**Given task**
Reproduce, exactly and in full, only the lines below from the one containing "The build123d and" through the one containing "save(Rot(0, 180, 0)".

Scripts that build objects:
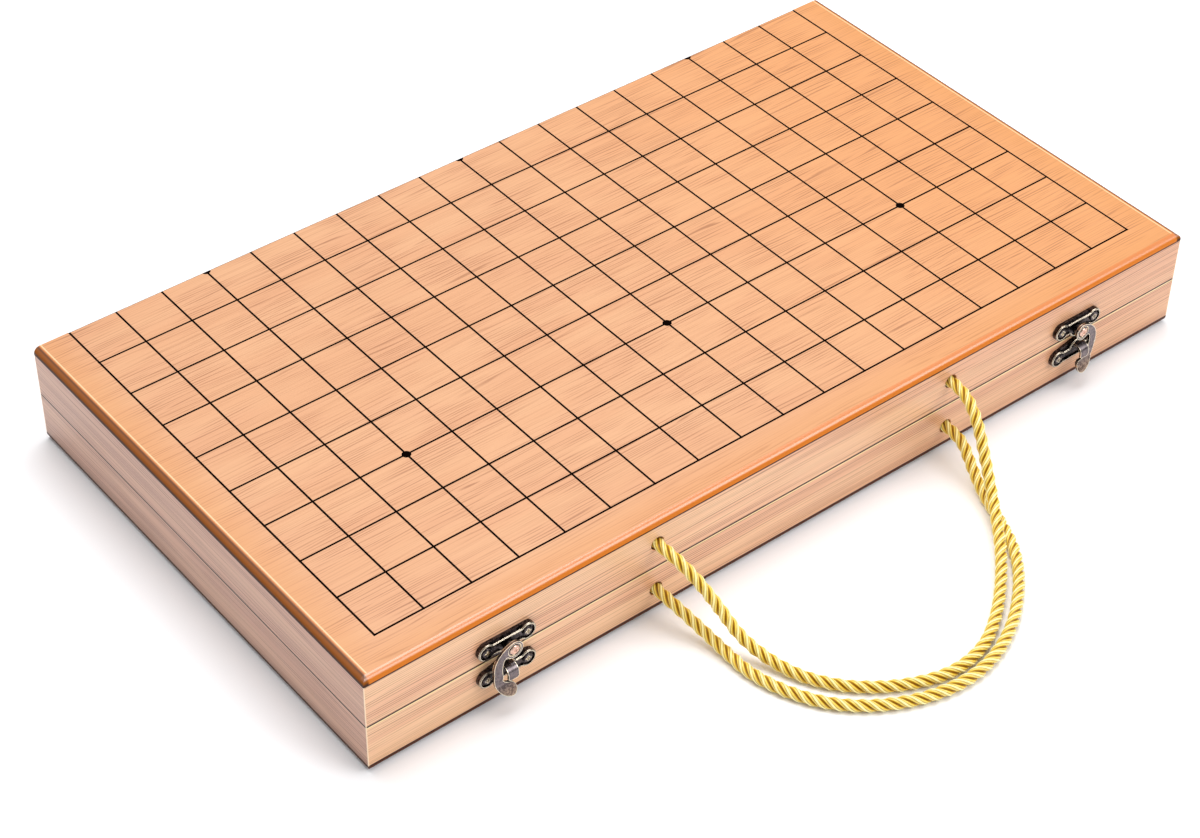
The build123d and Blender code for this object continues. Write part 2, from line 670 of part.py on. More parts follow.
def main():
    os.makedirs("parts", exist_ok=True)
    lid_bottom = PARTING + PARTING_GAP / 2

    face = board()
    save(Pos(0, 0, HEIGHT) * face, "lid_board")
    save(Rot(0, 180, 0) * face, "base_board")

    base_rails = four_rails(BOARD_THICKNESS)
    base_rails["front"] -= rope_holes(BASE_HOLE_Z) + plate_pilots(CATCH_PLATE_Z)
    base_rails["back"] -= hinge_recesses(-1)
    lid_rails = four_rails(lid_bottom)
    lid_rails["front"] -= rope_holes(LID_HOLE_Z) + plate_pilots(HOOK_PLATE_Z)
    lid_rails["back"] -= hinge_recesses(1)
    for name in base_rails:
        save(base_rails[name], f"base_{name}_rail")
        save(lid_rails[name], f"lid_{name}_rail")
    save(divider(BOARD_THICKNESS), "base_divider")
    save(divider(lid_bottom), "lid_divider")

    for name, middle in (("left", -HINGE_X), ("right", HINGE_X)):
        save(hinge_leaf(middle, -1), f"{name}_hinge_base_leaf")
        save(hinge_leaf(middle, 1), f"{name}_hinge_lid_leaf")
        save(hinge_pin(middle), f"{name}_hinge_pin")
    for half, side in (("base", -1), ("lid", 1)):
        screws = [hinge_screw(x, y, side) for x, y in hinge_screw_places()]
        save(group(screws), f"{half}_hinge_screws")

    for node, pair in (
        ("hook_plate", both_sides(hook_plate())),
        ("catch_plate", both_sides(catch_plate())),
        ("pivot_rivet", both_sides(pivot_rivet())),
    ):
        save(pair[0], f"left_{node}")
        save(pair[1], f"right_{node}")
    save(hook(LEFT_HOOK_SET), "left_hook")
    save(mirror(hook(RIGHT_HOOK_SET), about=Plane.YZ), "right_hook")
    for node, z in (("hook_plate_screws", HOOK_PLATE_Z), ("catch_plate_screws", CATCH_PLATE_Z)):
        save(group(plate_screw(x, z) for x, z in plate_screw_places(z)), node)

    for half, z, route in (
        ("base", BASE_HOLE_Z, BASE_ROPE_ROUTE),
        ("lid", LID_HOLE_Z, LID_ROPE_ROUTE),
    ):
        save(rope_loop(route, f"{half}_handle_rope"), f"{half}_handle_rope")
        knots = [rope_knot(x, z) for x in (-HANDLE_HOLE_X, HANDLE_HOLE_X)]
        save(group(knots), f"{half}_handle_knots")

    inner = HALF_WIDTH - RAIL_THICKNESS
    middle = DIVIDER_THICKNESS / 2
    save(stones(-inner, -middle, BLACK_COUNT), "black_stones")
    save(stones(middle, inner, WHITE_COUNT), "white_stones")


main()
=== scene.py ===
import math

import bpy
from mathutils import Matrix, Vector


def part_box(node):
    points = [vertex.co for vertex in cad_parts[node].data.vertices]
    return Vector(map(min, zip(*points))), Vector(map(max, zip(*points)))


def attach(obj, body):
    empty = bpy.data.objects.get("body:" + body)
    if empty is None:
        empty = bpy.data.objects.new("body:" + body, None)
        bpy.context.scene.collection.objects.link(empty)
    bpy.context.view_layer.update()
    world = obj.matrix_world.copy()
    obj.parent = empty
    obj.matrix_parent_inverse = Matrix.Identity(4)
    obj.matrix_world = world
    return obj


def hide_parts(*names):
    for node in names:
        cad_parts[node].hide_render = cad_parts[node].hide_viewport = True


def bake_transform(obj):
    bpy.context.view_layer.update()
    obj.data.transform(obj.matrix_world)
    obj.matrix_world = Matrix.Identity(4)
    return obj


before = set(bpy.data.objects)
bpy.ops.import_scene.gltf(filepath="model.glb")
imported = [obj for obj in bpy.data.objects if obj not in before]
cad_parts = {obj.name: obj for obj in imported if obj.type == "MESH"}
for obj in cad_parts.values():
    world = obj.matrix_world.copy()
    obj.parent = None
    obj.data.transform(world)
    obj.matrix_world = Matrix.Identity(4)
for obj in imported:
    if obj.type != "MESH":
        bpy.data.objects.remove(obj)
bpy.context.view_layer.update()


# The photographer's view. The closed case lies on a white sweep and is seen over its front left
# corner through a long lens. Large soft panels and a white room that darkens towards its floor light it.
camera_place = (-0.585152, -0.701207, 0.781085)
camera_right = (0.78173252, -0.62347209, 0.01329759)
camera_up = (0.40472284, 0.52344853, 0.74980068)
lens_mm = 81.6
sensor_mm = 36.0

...

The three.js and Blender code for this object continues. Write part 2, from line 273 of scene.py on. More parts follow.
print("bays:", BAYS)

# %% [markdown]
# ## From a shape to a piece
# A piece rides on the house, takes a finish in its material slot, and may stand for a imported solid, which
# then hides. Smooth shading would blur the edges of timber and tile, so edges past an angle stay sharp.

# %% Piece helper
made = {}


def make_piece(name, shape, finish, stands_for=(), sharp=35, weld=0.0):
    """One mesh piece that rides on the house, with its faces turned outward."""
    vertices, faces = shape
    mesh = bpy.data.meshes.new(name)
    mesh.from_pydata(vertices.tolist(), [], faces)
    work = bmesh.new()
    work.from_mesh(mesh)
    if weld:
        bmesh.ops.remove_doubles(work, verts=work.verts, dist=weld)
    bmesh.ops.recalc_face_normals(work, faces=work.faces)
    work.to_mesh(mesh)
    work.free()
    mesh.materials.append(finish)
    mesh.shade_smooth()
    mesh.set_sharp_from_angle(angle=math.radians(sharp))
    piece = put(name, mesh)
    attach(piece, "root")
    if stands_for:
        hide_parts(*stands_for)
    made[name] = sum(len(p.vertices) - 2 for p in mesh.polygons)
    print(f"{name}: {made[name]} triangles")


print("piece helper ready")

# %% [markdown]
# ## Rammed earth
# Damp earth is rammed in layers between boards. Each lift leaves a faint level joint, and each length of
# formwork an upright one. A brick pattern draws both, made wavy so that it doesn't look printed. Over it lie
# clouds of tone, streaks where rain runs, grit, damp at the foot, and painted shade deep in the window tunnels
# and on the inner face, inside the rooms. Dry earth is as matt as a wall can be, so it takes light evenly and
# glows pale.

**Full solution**
The build123d and Blender code for this object continues. Write part 2, from line 670 of part.py on. More parts follow.
def main():
    os.makedirs("parts", exist_ok=True)
    lid_bottom = PARTING + PARTING_GAP / 2

    face = board()
    save(Pos(0, 0, HEIGHT) * face, "lid_board")
    save(Rot(0, 180, 0) * face, "base_board")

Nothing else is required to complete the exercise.